At this stage, it would be appropriate to refer to the decision of the Supreme Court in the case of P. Gunasekaran (supra), the Apex Court has observed thus:- "17. The Apex Court in the case of P. Gunasekaran (Supra) has laid down the parameters with regard to the reappreciation of the evidence and interference in the punishment order imposed by the Disciplinary Authority. The Apex Court has held thus: "12. Despite the well-settled position, it is painfully disturbing to note that the High Court has acted as an appellate authority in the disciplinary proceedings, re-appreciating even the evidence before the enquiry officer. The finding on Charge no. I was accepted by the disciplinary authority and was also endorsed by the Central Administrative Tribunal. In disciplinary proceedings, the High Court is not and cannot act as a second court of first appeal. The High Court, in exercise of its powers under Article 226/227 of the Constitution of India, shall not venture into re-appreciation of the evidence. The High Court can only see whether: (a) the enquiry is held by a competent authority; (b) the enquiry is held according to the procedure prescribed in that behalf; (c) there is violation of the principles of natural justice in conducting the proceedings; (d) the authorities have disabled themselves from reaching a fair conclusion by some considerations extraneous to the evidence and merits of the case; (e) the authorities have allowed themselves to be influenced by irrelevant or extraneous considerations; (f) the conclusion, on the very face of it, is so wholly arbitrary and capricious that no reasonable person could ever have arrived at such conclusion; (g) the disciplinary authority had erroneously failed to admit the admissible and material evidence; (h) the disciplinary authority had erroneously admitted inadmissible evidence which influenced the finding; (i) the finding of fact is based on no evidence. 13. Under Article 226/227 of the Constitution of India, the High Court shall not: (i) re-appreciate the evidence; (ii) interfere with the conclusions in the enquiry, in case the same has been conducted in accordance with law; (iii) go into the adequacy of the evidence; (iv) go into the reliability of the evidence; (v) interfere, if there be some legal evidence on which findings can be based.
(vi) correct the error of fact however grave it may appear to be; (vii) go into the proportionality of punishment unless it shocks its conscience." 14. It is specifically held by the Apex Court that under Articles 226 and 227 of the Constitution of India, the High Court shall not re-appreciate the evidence and interfere with the conclusions of the inquiry and cannot go into the adequacy of the evidence or reliability of the evidence and interfere with the legal evidence on which findings can be based and correct the error of fact however grave it may appear to be, and the High Court cannot go into proportionality of punishment unless it shocks its conscience. 15. In the recent decision of Supreme Court in the case of Deputy General Manager (Appellate Authority) and others v. Ajai Kumar Srivastava. (2021) 2 SCC 612 , the Supreme Court has reiterated the parameters with regard to the judicial review by the Constitution Court. The Supreme Court has observed thus: "24. It is thus settled that the power of judicial review, of the Constitutional Courts, is an evaluation of the decision-making process and not the merits of the decision itself. It is to ensure fairness in treatment and not to ensure fairness of conclusion. The Court/Tribunal may interfere in the proceedings held against the delinquent if it is, in any manner, inconsistent with the rules of natural justice or in violation of the statutory rules prescribing the mode of enquiry or where the conclusion or finding reached by the disciplinary authority if based on no evidence. If the conclusion or finding be such as no reasonable person would have ever reached or where the conclusions upon consideration of the evidence reached by the disciplinary authority is perverse or suffers from patent error on the face of record or based on no evidence at all, a writ of certiorari could be issued. To sum up, the scope of judicial review cannot be extended to the examination of correctness or reasonableness of a decision of authority as a matter of fact. 25.
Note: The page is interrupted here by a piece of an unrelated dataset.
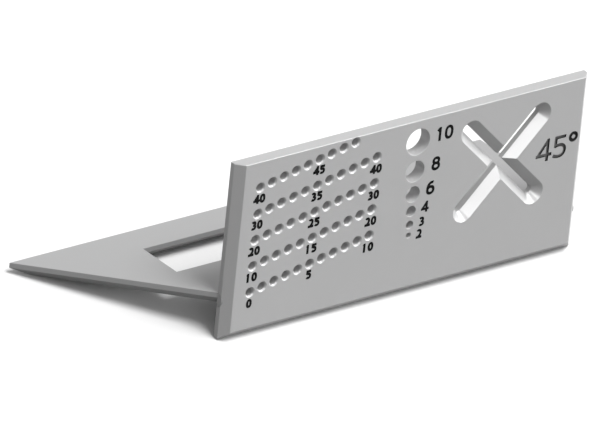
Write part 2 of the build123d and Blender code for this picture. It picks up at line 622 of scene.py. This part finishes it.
def add_text(bm, text, left, bottom, height, stroke, style):
    """Adds the cutter of a number whose first cell starts at left."""
    quads = []
    for i, sign in enumerate(text):
        bearing, width, strokes = SIGNS[sign]
        corner = Vector((left + (i * SIGN_PITCH + bearing) * height + stroke / 2, bottom + stroke / 2))
        box = Vector((width * height - stroke, height - stroke))
        for kind, points in strokes:
            drawn = [Vector((corner.x + p[0] * box.x, corner.y + p[1] * box.y)) for p in points]
            quads += stroke_quads(drawn, stroke, kind)
    add_engraving(bm, quads, style)


def add_grid_numbers(bm):
    """The numbers under the first, middle and last holes of the rows."""
    height, stroke = GRID_TEXT
    for step, number, x, z in pencil_places():
        if step in LABEL_DROPS:
            text = str(number)
            left = x - sum(text_extent(text, height)) / 2
            add_text(bm, text, left, z - LABEL_DROPS[step] - height / 2, height, stroke, PRINTED)


def add_gauge_numbers(bm):
    """The sizes beside the gauge holes."""
    for (text, height, stroke, gap, rise), (x, z, radius) in zip(GAUGE_LABELS, gauge_places()):
        left = x + radius + gap - text_extent(text, height)[0]
        add_text(bm, text, left, z + rise - height / 2, height, stroke, PRINTED)


def add_angle(bm):
    """The engraved angle beside the cross slot, with its degree sign, darkened with painted shade on its walls
    and floors and the degree sign all over.
    """
    height, stroke = ANGLE_TEXT
    for i, sign in enumerate("45"):
        left = LEFT + ANGLE_TEXT_LEFT + i * ANGLE_PITCH
        add_text(bm, sign, left, ANGLE_TEXT_HEIGHT - height / 2, height, stroke, ENGRAVED_WITH_SHADE)
    x, z, size = DEGREE_RING
    ring = [(LEFT + x + u, z + v) for u, v in circle((size - stroke) / 2, LOOP_STEPS)]
    add_engraving(bm, list(stroke_quads(ring, stroke, "closed")), DEGREE_SIGN_SHADE)


def number_cutters():
    """Every number on the face plate, as one mesh."""
    bm = bmesh.new()
    add_grid_numbers(bm)
    add_gauge_numbers(bm)
    add_angle(bm)
    return new_object("number_cutters", bm)


def value_node(tree, kind, **inputs):
    """A node with its inputs set by name."""
    node = tree.nodes.new(kind)
    for name, value in inputs.items():
        node.inputs[name.replace("_", " ")].default_value = value
    return node


def grain(tree, scale, detail):
    """A noise texture in the object's own coordinates."""
    place = tree.nodes.new("ShaderNodeTexCoord")
    noise = value_node(tree, "ShaderNodeTexNoise", Scale=scale, Detail=detail, Roughness=NOISE_ROUGHNESS)
    tree.links.new(place.outputs["Object"], noise.inputs["Vector"])
    return noise


def uneven_grey(tree, clouds, grey):
    """The colour of the plastic, a little uneven with its clouds and speckle."""
    speckle = grain(tree, *SPECKLE)
    tone = tree.nodes.new("ShaderNodeMix")
    tone.data_type = "FLOAT"
    tone.inputs["Factor"].default_value = SPECKLE_SHARE
    tree.links.new(clouds.outputs["Fac"], tone.inputs["A"])
    tree.links.new(speckle.outputs["Fac"], tone.inputs["B"])
    ramp = tree.nodes.new("ShaderNodeValToRGB")
    stops = ((NOISE_LOW, TONE_LOW), (NOISE_HIGH, TONE_HIGH))
    for stop, (place, factor) in zip(ramp.color_ramp.elements, stops):
        stop.position = place
        stop.color = (grey * factor, grey * factor, grey * factor * BLUE, 1)
    tree.links.new(tone.outputs["Result"], ramp.inputs["Fac"])
    return ramp.outputs["Color"]


def mould_texture(tree):
    """The fine bumps that a spark-eroded mould leaves."""
    texture = grain(tree, *TEXTURE)
    bump = value_node(tree, "ShaderNodeBump", Strength=TEXTURE_STRENGTH, Distance=TEXTURE_DEPTH)
    tree.links.new(texture.outputs["Fac"], bump.inputs["Height"])
    return bump.outputs["Normal"]


def plastic(name, grey, roughness, gloss):
    """Matte moulded plastic: a fine spark-eroded grain, with faint clouding in its tone and gloss."""
    material = bpy.data.materials.new(name)
    material.use_nodes = True
    tree = material.node_tree
    shader = tree.nodes["Principled BSDF"]
    shader.inputs["IOR"].default_value = PLASTIC_IOR
    shader.inputs["Specular IOR Level"].default_value = gloss
    clouds = grain(tree, *CLOUDS)
    spread = value_node(tree, "ShaderNodeMapRange", From_Min=NOISE_LOW, From_Max=NOISE_HIGH,
                        To_Min=roughness - ROUGHNESS_SPREAD, To_Max=roughness + ROUGHNESS_SPREAD)
    tree.links.new(clouds.outputs["Fac"], spread.inputs["Value"])
    tree.links.new(uneven_grey(tree, clouds, grey), shader.inputs["Base Color"])
    tree.links.new(spread.outputs["Result"], shader.inputs["Roughness"])
    tree.links.new(mould_texture(tree), shader.inputs["Normal"])
    return material


def studio_mix(tree, as_background, as_light, output):
    """Shows one shader to the camera and in reflections, and lets the other do the lighting."""
    rays = tree.nodes.new("ShaderNodeLightPath")
    share = rays.outputs["Is Camera Ray"]
    for name in ("Is Glossy Ray", "Is Transmission Ray"):
        either = tree.nodes.new("ShaderNodeMath")
        either.operation = "MAXIMUM"
        tree.links.new(share, either.inputs[0])
        tree.links.new(rays.outputs[name], either.inputs[1])
        share = either.outputs["Value"]
    mix = tree.nodes.new("ShaderNodeMixShader")
    tree.links.new(share, mix.inputs["Fac"])
    tree.links.new(as_light.outputs[0], mix.inputs[1])
    tree.links.new(as_background.outputs[0], mix.inputs[2])
    tree.links.new(mix.outputs["Shader"], output.inputs["Surface"])


def floor_material():
    """A pale floor that throws little light back, so that undersides stay deep."""
    material = bpy.data.materials.new("studio_floor")
    material.use_nodes = True
    tree = material.node_tree
    tree.nodes.clear()
    pale = value_node(tree, "ShaderNodeBsdfDiffuse", Color=(FLOOR_SEEN, FLOOR_SEEN, FLOOR_SEEN, 1))
    deep = value_node(tree, "ShaderNodeBsdfDiffuse", Color=(FLOOR_BOUNCE, FLOOR_BOUNCE, FLOOR_BOUNCE, 1))
    studio_mix(tree, pale, deep, tree.nodes.new("ShaderNodeOutputMaterial"))
    return material


def add_world():
    """A white background with a soft sky's light."""
    world = bpy.data.worlds.new("studio")
    world.use_nodes = True
    tree = world.node_tree
    tree.nodes.clear()
    white = value_node(tree, "ShaderNodeBackground", Color=(1, 1, 1, 1), Strength=1.0)
    soft = value_node(tree, "ShaderNodeBackground", Color=(1, 1, 1, 1), Strength=SKY)
    studio_mix(tree, white, soft, tree.nodes.new("ShaderNodeOutputWorld"))
    bpy.context.scene.world = world


def towards(turn, rise):
    """A direction in the drawing frame, in degrees: turned to the left of the plate's front, and up."""
    t, r = radians(turn), radians(rise)
    return Vector((-sin(t) * cos(r), -cos(t) * cos(r), sin(r)))


def lean(direction):
    """A direction of the drawing frame as it lies once the ruler leans."""
    return PLACING.to_3x3() @ direction


def add_sun(name, turn, rise, strength, softness):
    """A soft sun. A white wall that faces it shows its strength."""
    lamp = bpy.data.lights.new(name, "SUN")
    lamp.energy = strength * pi
    lamp.angle = radians(softness)
    holder = bpy.data.objects.new(name, lamp)
    holder.rotation_mode = "QUATERNION"
    holder.rotation_quaternion = lean(towards(turn, rise)).to_track_quat("Z", "Y")
    bpy.context.scene.collection.objects.link(holder)
    return holder


def add_sheen(piece, *lamp):
    """A lamp that adds to one piece's gloss only, as a small lamp held close to it would."""
    holder = add_sun(*lamp)
    holder.visible_diffuse = False
    receivers = bpy.data.collections.new(f"{holder.name}_receivers")
    receivers.objects.link(piece)
    holder.light_linking.receiver_collection = receivers


def add_camera():
    """The photograph's view, through a very long lens because the photograph has next to no perspective."""
    back = towards(VIEW_TURN, VIEW_RISE)
    level = Vector((0, 0, 1)).cross(back).normalized()
    up = back.cross(level)
    roll = radians(VIEW_ROLL)
    right = level * cos(roll) + up * sin(roll)
    upright = up * cos(roll) - level * sin(roll)
    place = Vector(VIEW_FOCUS) + back * VIEW_DISTANCE
    data = bpy.data.cameras.new("photo_view")
    data.lens = LENS
    data.sensor_width = SENSOR
    data.clip_start, data.clip_end = CLIP_START, CLIP_END
    camera = bpy.data.objects.new("photo_view", data)
    turn = Matrix((lean(right), lean(upright), lean(back))).transposed()
    camera.matrix_world = Matrix.Translation(PLACING @ (place * MM)) @ turn.to_4x4()
    bpy.context.scene.collection.objects.link(camera)
    bpy.context.scene.camera = camera


def add_floor():
    """The studio's floor, which the ruler rests on."""
    bm = bmesh.new()
    bmesh.ops.create_grid(bm, x_segments=1, y_segments=1, size=FLOOR_HALF)
    floor = new_object("floor", bm)
    floor.data.materials.append(floor_material())


def weld(mesh):
    """Joins the points that the cuts have left almost on top of each other."""
    bm = bmesh.new()
    bm.from_mesh(mesh)
    bmesh.ops.remove_doubles(bm, verts=bm.verts, dist=WELD)
    bmesh.ops.dissolve_degenerate(bm, edges=bm.edges, dist=WELD)
    bm.to_mesh(mesh)
    bm.free()


def finish_piece(piece, node):
    """Leans a dressed plate into place, smooths its rounded edges only, and puts it in for its CAD node."""
    mesh = piece.data
    weld(mesh)
    mesh.transform(PLACING @ Matrix.Scale(MM, 4))
    mesh.shade_smooth()
    mesh.set_sharp_from_angle(angle=SMOOTH_UP_TO)
    weighted = piece.modifiers.new("flat_faces_first", "WEIGHTED_NORMAL")
    weighted.keep_sharp = True
    weighted.weight = LARGE_FACES_FIRST
    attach(piece, "root")
    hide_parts(node)


face_plate = plate_blank()
# The face plate's list also takes the painted shade of the engraved walls and floors
for look in FACE_MATERIALS:
    face_plate.data.materials.append(plastic(*look))
for tool in (groove_cutter(), hole_cutters(), arm_cutter(pi / 4), arm_cutter(-pi / 4), number_cutters()):
    cut(face_plate, tool)
base_plate = base_blank()
base_plate.data.materials.append(plastic(*BASE_PLASTIC))
cut(base_plate, window_cutter())

finish_piece(face_plate, "face_plate")
finish_piece(base_plate, "base_plate")

add_floor()
add_world()
for lamp in LAMPS:
    add_sun(*lamp)
for sheen in SHEENS:
    add_sheen(face_plate, *sheen)
add_camera()
bpy.context.scene.view_settings.view_transform = "Standard"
To sum up, the scope of judicial review cannot be extended to the examination of correctness or reasonableness of a decision of authority as a matter of fact. 25. When the disciplinary enquiry is conducted for the alleged misconduct against the public servant, the Court is to examine and determine: (i) whether the enquiry was held by the competent authority; (ii) whether rules of natural justice are complied with; (iii) whether the findings or conclusions are based on some evidence and authority has power and jurisdiction to reach finding of fact or conclusion. 26. It is well settled that where the enquiry officer is not the disciplinary authority, on receiving the report of enquiry, the disciplinary authority may or may not agree with the findings recorded by the former, in case of disagreement, the disciplinary authority has to record the reasons for disagreement and after affording an opportunity of hearing to the delinquent may record his own findings if the evidence available on record be sufficient for such exercise or else to remit the case to the enquiry officer for further enquiry. 27. It is true that strict rules of evidence are not applicable to departmental enquiry proceedings. However, the only requirement of law is that the allegation against the delinquent must be established by such evidence acting upon which a reasonable person acting reasonably and with objectivity may arrive at a finding upholding the gravity of the charge against the delinquent employee. It is true that mere conjecture or surmises cannot sustain the finding of guilt even in the departmental enquiry proceedings. 28. The Constitutional Court while exercising its jurisdiction of judicial review under Article 226 or Article 136 of the Constitution would not interfere with the findings of fact arrived at in the departmental enquiry proceedings except in a case of malafides or perversity, i.e., where there is no evidence to support a finding or where a finding is such that no man acting reasonably and with objectivity could have arrived at that findings and so long as there is some evidence to support the conclusion arrived at by the departmental authority, the same has to be sustained." 16. In the present case, it cannot be said that the disciplinary authority has established the charges by acting unreasonably or the charges are proved without their being any evidence on record.
In the present case, it cannot be said that the disciplinary authority has established the charges by acting unreasonably or the charges are proved without their being any evidence on record. This Court does not find that the proceedings are tainted with any vice of malafide or perversity. As recorded by the Supreme Court in paragraph No. 25 of the judgment in the case of Ajai Kumar (supra), the Court has only to examine three factors and as per the opinion of this Court, after examining the entire findings of the Inquiry Officer as well as the order passed by the disciplinary proceedings, all three principles, as referred hereinabove are satisfied. Hence, this Court, while exercising the powers under Article 226 of the Constitution of India, does not think appropriate to interfere with the punishment order. 17. In view of the foregoing reasons and analysis, the writ petition fails, the same is dismissed. RULE is discharged.